And, of course, the upgrade disc didn’t work correctly, because I didn’t have anything installed on this machine. Fantastic. I don’t have any other working clean install discs lying around, so in order to set up this new machine, I had to go pirate a Windows Vista install disc, install Vista, and THEN install a clean Windows 7. This took about three hours longer than I have patience for, and when everything booted, I was eager to get this fucker finished.

But wait! Why should things go smoothly? Drivers install as expected, but even when connected to wifi and running normally, Windows Update refuses to do a goddamn single iota of a thing. Installing SP1, hoping it fixes the issue.

Shit, Microsoft, get it together.

My Workflow, or why shopping for technology is pissing me off.

Right now, I’m using a two year-old phone, a seven year-old e-reader, and a desktop that’s almost to the decade point. It came with Windows Vista, when that was new. And my tablet, that’s been retired due to a broken micro USB port. It’s also three years old, and

Obviously, this is unacceptable, and I realize this, and I’m trying to find suitable replacements.

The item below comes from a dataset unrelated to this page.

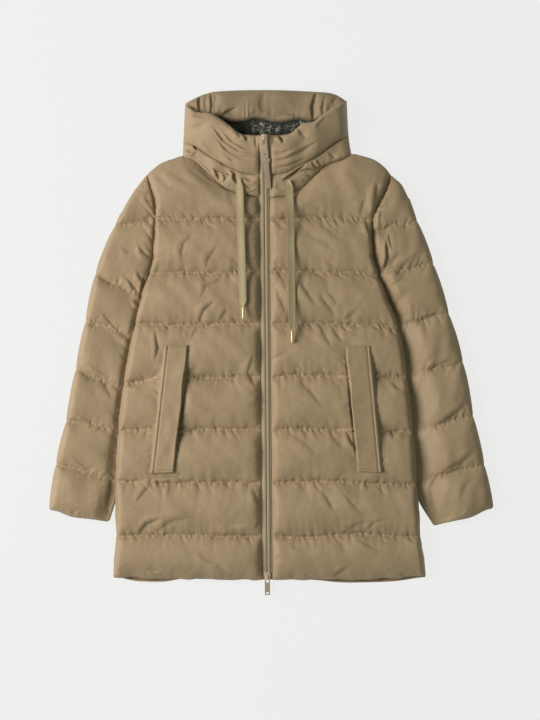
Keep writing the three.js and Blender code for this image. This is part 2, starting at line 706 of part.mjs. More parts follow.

The desktop computer part, that’s easy. Plenty of configuration sites and then amazon or newegg and I’m set. An afternoon with lego’s autistic cousin and I’ll have something perfect.

But everything else, that’s where I’m getting pissed off. And it’s all the portable stuff, too.

I went through this not quite a year ago with music, when it became glaringly obvious that smartphones are pretty much useless at high end audio, due to restricted storage space and shitty audio processing hardware. After briefly using a Sansa Clip, the glorious, amazing, wonderous, superlative Fiio X1 came out. I’ll be reviewing that in the context of how I run my music collection at some point, but needless to say, music audio is firmly covered, and that task is irrelevant to my decision making process from here on out.

Rather than looking at what device is getting replaced, I’m more concerned with how I can best accomplish a set of tasks. I’m less tied to a specific device than I am the workflow I use as a whole.

For me, most of my working time is spent using Reddit, Twitter, Facebook, and WordPress, because that’s what it means to be in web content. Like this, right now, what I’m doing, is not all that different than what I did at work and was actually assigned in a recent class. I actually don’t use the stock Facebook app, or any Facebook app, because every single one of them is unusable, especially the “official” one. For that, I need a web browser. A good one.

Reddit, on Android, is easy. Reddit News Relay for Reddit is simply the best one out there. Reddit Now is a close second for when Relay isn’t working (like on my phone, for fucks sake), but they’re both great and do what they need to do easily. Same with Twitter, plenty of great options.

I actually don’t use wordpress much on portable stuff except my laptop, and again, just needs a web browser (and a non-shitty keyboard).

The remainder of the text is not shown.